Additional Information

Which Locations Are Included?

This case seeks to include servers who worked for P.F. Chang’s anywhere across the country.  Servers who worked in states that do not permit employers to pay servers using “tip-credit” minimum wage, such as California, Oregon, Washington, Nevada, Montana, Minnesota and Alaska are excluded.

How Do I Join This Case?

In order make a minimum wage and/or overtime claim under the FLSA, you must complete a consent form and return it to our office. To fill out the form electronically on your mobile device or computer, please click here.

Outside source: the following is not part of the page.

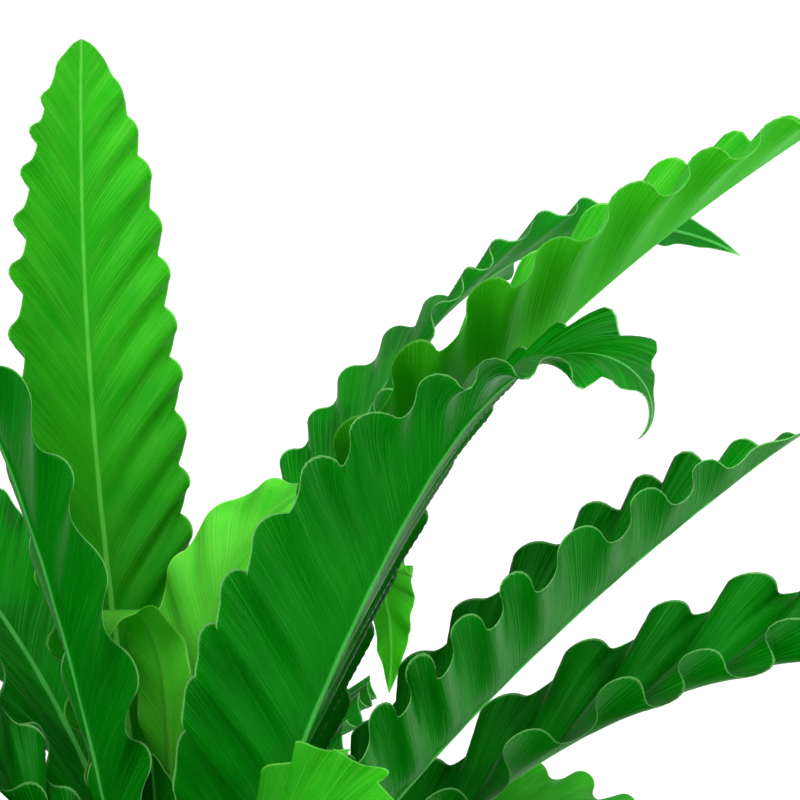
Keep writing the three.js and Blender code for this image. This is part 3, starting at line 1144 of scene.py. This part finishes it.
@dataclass
class Studio:
    """A pale floor under white surroundings, a wide soft sun, three panels and the camera.

    The sun spreads over `sun_spread` degrees. A panel's last number is its share of
    `panel_power`.
    """

    eye: tuple[float, float, float] = (0.0821, -0.8781, 0.5798)
    pitch_down: float = 10.0
    lens: float = 100.0
    ambient: float = 0.55
    sun_strength: float = 3.0
    sun_spread: float = 50.0
    panel_power: float = 14.0

    SUN_PLACE = (-0.2, -1.3, 1.6)
    SUN_TARGET = (0, 0, 0.3)
    PANEL_TARGET = (0, 0, 0.35)
    PANELS = (
        ("panel_right", (1.3, -0.9, 1.3), 1.0),
        ("panel_left", (-0.9, -1.1, 0.9), 0.6),
        ("panel_low", (1.1, -1.1, 0.1), 0.7),
    )

    def build(self) -> None:
        """Makes the floor, the surroundings, the lights and the camera."""
        self.floor()
        self.surroundings()
        self.lights()
        self.camera()

    def floor(self) -> None:
        """A pale matt floor, wide enough to run to the horizon."""
        half = 40000.0
        corners = np.array([[-half, -half, 0], [half, -half, 0], [half, half, 0], [-half, half, 0]])
        floor = mesh_piece("studio_floor", corners, [[0, 1, 2, 3]])
        s = Shader("pale_floor")
        patch = s.noise(s.place(), 3.0, 2.0)
        colour = s.blend(patch, screen(247, 247, 247), screen(250, 250, 250))
        inputs = {"Base Color": colour, "Roughness": 0.9, "Specular IOR Level": 0.1}
        skin = s.add("ShaderNodeBsdfPrincipled", inputs)
        floor.data.materials.append(s.finish(skin.outputs[0]))

    def surroundings(self) -> None:
        """White surroundings: full white behind the plant, and a softer light from all round."""
        world = bpy.data.worlds.new("white_room")
        bpy.context.scene.world = world
        world.use_nodes = True
        tree = world.node_tree
        tree.nodes.clear()
        seen = tree.nodes.new("ShaderNodeBackground")
        seen.inputs["Strength"].default_value = 1.0
        seen.inputs["Color"].default_value = (1, 1, 1, 1)
        felt = tree.nodes.new("ShaderNodeBackground")
        felt.inputs["Strength"].default_value = self.ambient
        felt.inputs["Color"].default_value = (1, 1, 1, 1)
        path = tree.nodes.new("ShaderNodeLightPath")
        mix = tree.nodes.new("ShaderNodeMixShader")
        output = tree.nodes.new("ShaderNodeOutputWorld")
        tree.links.new(path.outputs["Is Camera Ray"], mix.inputs[0])
        tree.links.new(felt.outputs[0], mix.inputs[1])
        tree.links.new(seen.outputs[0], mix.inputs[2])
        tree.links.new(mix.outputs[0], output.inputs["Surface"])

    def lights(self) -> None:
        """A soft sun from above and in front, and three large panels that give the gloss."""
        sun = bpy.data.lights.new("soft_sun", "SUN")
        sun.energy = self.sun_strength
        sun.angle = np.radians(self.sun_spread)
        self.aim("soft_sun", sun, Vector(self.SUN_PLACE), Vector(self.SUN_TARGET))
        for name, place, share in self.PANELS:
            panel = bpy.data.lights.new(name, "AREA")
            panel.shape = "RECTANGLE"
            panel.size = 0.8
            panel.size_y = 1.1
            panel.energy = self.panel_power * share
            self.aim(name, panel, Vector(place), Vector(self.PANEL_TARGET))

    def aim(self, name: str, light: bpy.types.Light, place: Vector, target: Vector) -> None:
        """Places a light and turns it to its target.

        Args:
            name: The light's name.
            light: The light's data.
            place: Where it stands.
            target: What it shines on.
        """
        lamp = bpy.data.objects.new(name, light)
        lamp.location = place
        lamp.rotation_euler = (target - place).to_track_quat("-Z", "Y").to_euler()
        bpy.context.scene.collection.objects.link(lamp)

    def camera(self) -> None:
        """The camera: a long lens, level with the upper fronds and looking slightly down."""
        data = bpy.data.cameras.new("studio_camera")
        data.lens = self.lens
        camera = bpy.data.objects.new("studio_camera", data)
        camera.location = self.eye
        camera.rotation_euler = (np.radians(90 - self.pitch_down), 0, 0)
        bpy.context.scene.collection.objects.link(camera)
        bpy.context.scene.camera = camera
        bpy.context.scene.view_settings.view_transform = "Standard"


def main() -> None:
    """Builds the pot, the soil, the rhizome, the fronds and the studio, and notes the size."""
    logging.basicConfig(level=logging.INFO, format="%(name)s %(message)s")
    ClayPot().build()
    PottingSoil().build()
    Rhizome().build()
    Rosette(FRONDS).build()
    Studio().build()


if __name__ == "__main__":
    main()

What Time Frame Does This Case Cover?

There is a time limit under federal law, called a statute of limitations, that allows an employee to recover unpaid wages for hours worked within two years of the individual signing up to join the lawsuit by completing the consent form referenced above. If we can prove that P.F. Chang’s willfully violated the law, the statute of limitations may be extended to three years.

Do I Have To Pay Anything?

You do not have to pay anything to us if you join the lawsuit. We are handling this case on a contingency basis. This means we will only be paid if the lawsuit is successful in obtaining relief either through a settlement or a final judgment, and that payment will only come out of that settlement or final judgment.

How Do I Prove the Hours I Worked?

If you have records related to your work with P.F. Chang’s, please preserve and keep them until we ask you for them. However, you do not need to have records of your work hours to participate in this case. If P.F. Chang’s did not keep accurate time records, or permit you to record all of your time worked, most courts will permit you to make a good faith estimate of your work hours. We will seek any records the company may have of your hours worked through this lawsuit. Please ensure you do not destroy any documents or data you have that relate in any way to your work for P.F. Chang’s.

What About Retaliation?

It is against the law for an employer to retaliate against a person for joining a lawsuit to reclaim unpaid wages. If you suffer retaliation, you may have additional claims against your employer. If you currently work for P.F. Chang’s and you believe you may be the victim of retaliation for joining or participating in this lawsuit, contact us immediately.

How Long Will This Case Take?

The length of this kind of lawsuit varies from case to case, but they typically last one to three years.

Is There Money Available Now?

No. This is a pending lawsuit. There is no money currently available and there is no guarantee that you will receive money for participating in the lawsuit.

How Can I Help?

Right now, we are hoping to talk to as many employees as possible to learn more about their potential claims. If you work or worked as a server or have information regarding servers at P.F. Chang’s, please contact the case clerk, Jacob Skold, at jskold@nka.com or call (612) 256-3200.

How Do I Learn More?

To learn more about this case, feel free to contact the case clerk, Jacob Skold, at jskold@nka.com or call (612) 256-3200.

Case Updates

  • September 27, 2019

    P.F. Chang's Case Update

    In late 2018, the Department of Labor significantly revised its interpretation of the FLSA.  Under its current interpretation, the DOL believes the FLSA places little limitation on the amount of related, untipped labor (such as sidework) a tipped employee may perform while still being paid the tip credit minimum wage.  In March 2019, P.F. Chang’s argued to the Court that this case should be dismissed because of this new interpretation. On August 15, 2019, Judge Anita Brody rejected PF Chang’s argument, confirming that the DOL’s new interpretation does not impact the minimum wage claims we have asserted and permitting the case to proceed into discovery.  Judge Brody agreed with Plaintiffs that, despite the new DOL interpretation, the FLSA demands that a tipped employee who spends more than 20% of their time in a workweek performing untipped labor related to their tipped occupation, such as sidework, must be paid the full minimum wage.